• **Problem to solve**
Gather the lines from the material that contain "picture".

• **The records**
· · ·

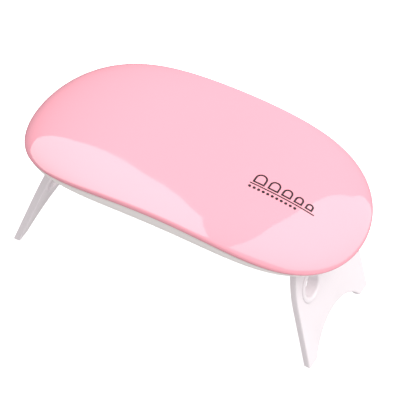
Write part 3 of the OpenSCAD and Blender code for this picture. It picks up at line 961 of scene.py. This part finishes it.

· · ·

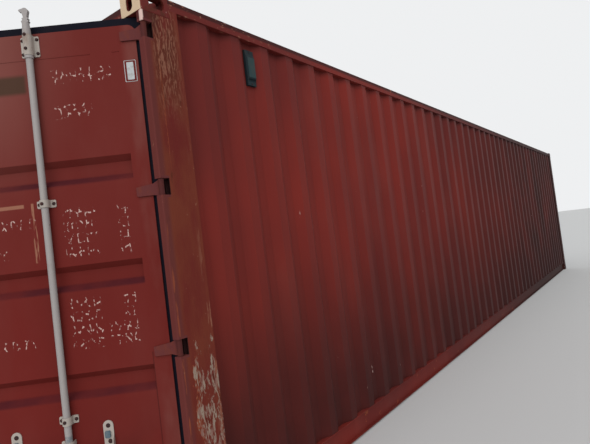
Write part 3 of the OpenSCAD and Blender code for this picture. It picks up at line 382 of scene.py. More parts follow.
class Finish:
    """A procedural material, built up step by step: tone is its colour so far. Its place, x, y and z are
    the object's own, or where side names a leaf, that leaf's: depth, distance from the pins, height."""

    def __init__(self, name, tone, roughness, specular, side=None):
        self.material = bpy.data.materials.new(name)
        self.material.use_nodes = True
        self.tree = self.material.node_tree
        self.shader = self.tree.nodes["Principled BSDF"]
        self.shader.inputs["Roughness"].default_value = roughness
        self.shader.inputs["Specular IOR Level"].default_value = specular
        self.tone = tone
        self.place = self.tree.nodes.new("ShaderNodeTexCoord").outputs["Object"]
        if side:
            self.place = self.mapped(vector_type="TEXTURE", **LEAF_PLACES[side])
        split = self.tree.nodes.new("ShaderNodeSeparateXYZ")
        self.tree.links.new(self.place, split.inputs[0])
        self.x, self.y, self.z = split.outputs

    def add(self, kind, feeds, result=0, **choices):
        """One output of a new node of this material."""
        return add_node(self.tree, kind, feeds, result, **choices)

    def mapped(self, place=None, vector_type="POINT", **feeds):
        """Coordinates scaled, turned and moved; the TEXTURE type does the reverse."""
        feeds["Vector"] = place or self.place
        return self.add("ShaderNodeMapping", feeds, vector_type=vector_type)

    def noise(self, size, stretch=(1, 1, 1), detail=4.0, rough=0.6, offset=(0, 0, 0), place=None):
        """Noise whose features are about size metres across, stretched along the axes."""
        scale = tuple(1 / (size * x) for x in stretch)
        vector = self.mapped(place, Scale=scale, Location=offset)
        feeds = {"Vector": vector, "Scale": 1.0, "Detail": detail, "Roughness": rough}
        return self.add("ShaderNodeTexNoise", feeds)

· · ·

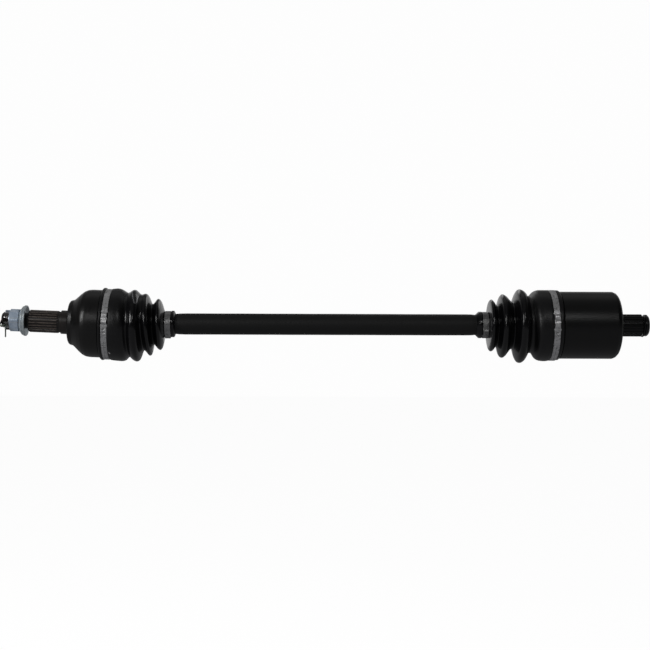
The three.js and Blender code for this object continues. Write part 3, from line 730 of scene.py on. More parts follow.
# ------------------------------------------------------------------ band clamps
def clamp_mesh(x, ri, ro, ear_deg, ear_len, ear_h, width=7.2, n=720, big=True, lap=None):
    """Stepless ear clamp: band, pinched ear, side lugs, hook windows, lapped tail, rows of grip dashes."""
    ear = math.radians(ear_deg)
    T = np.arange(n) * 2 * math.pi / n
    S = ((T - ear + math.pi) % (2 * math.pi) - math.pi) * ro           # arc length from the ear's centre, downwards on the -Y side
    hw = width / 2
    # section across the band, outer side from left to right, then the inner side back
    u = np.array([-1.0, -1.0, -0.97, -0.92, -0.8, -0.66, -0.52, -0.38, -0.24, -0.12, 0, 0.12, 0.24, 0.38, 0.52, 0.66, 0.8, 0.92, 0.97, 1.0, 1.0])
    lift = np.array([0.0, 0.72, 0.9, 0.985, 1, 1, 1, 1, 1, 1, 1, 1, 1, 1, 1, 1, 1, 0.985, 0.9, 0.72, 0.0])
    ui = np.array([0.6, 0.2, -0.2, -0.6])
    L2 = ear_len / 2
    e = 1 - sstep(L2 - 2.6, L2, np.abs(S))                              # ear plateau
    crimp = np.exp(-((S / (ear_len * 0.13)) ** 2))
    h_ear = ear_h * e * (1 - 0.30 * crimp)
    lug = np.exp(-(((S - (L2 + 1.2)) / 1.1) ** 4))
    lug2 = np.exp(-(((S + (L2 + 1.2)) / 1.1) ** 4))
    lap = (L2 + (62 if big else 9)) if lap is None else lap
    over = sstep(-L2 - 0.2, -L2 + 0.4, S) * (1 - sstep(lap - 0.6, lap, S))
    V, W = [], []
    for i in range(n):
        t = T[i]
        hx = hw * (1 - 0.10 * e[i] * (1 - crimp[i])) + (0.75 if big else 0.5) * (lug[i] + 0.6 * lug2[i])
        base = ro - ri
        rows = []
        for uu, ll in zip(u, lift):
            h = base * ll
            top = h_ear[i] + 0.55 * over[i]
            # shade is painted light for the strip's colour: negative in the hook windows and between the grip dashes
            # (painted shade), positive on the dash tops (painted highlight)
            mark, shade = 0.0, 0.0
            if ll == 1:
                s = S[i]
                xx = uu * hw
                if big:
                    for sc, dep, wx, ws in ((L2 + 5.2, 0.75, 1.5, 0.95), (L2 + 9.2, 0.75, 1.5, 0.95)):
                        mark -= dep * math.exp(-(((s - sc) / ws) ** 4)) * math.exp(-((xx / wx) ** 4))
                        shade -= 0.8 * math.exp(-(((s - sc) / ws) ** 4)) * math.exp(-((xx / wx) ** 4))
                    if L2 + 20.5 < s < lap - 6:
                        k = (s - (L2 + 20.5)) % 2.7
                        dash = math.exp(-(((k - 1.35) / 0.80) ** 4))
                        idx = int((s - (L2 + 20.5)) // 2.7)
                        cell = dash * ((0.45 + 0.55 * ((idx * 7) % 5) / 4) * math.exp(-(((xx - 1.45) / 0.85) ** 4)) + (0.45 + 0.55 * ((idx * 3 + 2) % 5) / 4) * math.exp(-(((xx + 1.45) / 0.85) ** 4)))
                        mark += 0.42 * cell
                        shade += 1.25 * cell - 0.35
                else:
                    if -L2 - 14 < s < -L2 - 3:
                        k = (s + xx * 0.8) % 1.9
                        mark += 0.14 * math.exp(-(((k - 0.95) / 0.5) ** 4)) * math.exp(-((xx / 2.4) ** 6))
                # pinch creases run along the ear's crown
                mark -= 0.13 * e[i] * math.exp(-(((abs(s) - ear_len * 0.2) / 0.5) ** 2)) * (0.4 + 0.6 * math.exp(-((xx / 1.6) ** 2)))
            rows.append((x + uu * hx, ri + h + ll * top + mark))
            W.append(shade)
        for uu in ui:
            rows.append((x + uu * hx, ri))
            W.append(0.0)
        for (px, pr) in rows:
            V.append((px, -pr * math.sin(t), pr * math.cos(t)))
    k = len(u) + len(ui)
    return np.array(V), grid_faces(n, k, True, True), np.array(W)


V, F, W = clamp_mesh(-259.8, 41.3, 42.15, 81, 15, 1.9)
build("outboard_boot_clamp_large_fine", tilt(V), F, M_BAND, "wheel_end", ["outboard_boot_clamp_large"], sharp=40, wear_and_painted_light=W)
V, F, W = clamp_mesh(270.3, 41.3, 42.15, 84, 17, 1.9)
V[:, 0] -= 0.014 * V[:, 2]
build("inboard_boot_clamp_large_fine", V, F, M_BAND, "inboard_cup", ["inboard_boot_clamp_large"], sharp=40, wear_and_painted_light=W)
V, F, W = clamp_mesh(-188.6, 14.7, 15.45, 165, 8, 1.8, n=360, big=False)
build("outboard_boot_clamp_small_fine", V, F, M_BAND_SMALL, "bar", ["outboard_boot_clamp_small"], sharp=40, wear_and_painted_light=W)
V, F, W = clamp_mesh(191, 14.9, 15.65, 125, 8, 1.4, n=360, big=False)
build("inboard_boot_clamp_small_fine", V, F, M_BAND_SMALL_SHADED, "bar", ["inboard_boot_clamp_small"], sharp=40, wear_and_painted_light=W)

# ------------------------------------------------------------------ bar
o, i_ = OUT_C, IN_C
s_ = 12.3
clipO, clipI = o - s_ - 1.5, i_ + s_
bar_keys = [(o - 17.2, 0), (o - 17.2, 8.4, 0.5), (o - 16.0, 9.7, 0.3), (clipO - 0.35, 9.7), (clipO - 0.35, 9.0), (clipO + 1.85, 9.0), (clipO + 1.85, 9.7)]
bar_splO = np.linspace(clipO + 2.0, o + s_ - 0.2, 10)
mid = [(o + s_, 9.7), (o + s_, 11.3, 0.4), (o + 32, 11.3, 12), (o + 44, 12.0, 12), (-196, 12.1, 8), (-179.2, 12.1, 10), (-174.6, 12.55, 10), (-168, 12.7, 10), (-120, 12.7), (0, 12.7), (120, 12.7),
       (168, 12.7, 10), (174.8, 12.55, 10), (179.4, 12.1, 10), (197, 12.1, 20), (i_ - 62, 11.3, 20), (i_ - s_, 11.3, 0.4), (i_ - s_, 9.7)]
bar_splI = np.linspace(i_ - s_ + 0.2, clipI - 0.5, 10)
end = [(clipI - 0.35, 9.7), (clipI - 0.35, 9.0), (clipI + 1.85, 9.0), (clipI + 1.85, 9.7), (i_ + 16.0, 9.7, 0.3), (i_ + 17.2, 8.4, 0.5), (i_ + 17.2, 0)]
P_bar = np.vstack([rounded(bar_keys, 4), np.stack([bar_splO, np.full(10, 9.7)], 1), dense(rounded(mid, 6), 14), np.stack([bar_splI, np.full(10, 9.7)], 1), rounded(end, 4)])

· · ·

• **Correct output**
Write part 3 of the OpenSCAD and Blender code for this picture. It picks up at line 961 of scene.py. This part finishes it.
Write part 3 of the OpenSCAD and Blender code for this picture. It picks up at line 382 of scene.py. More parts follow.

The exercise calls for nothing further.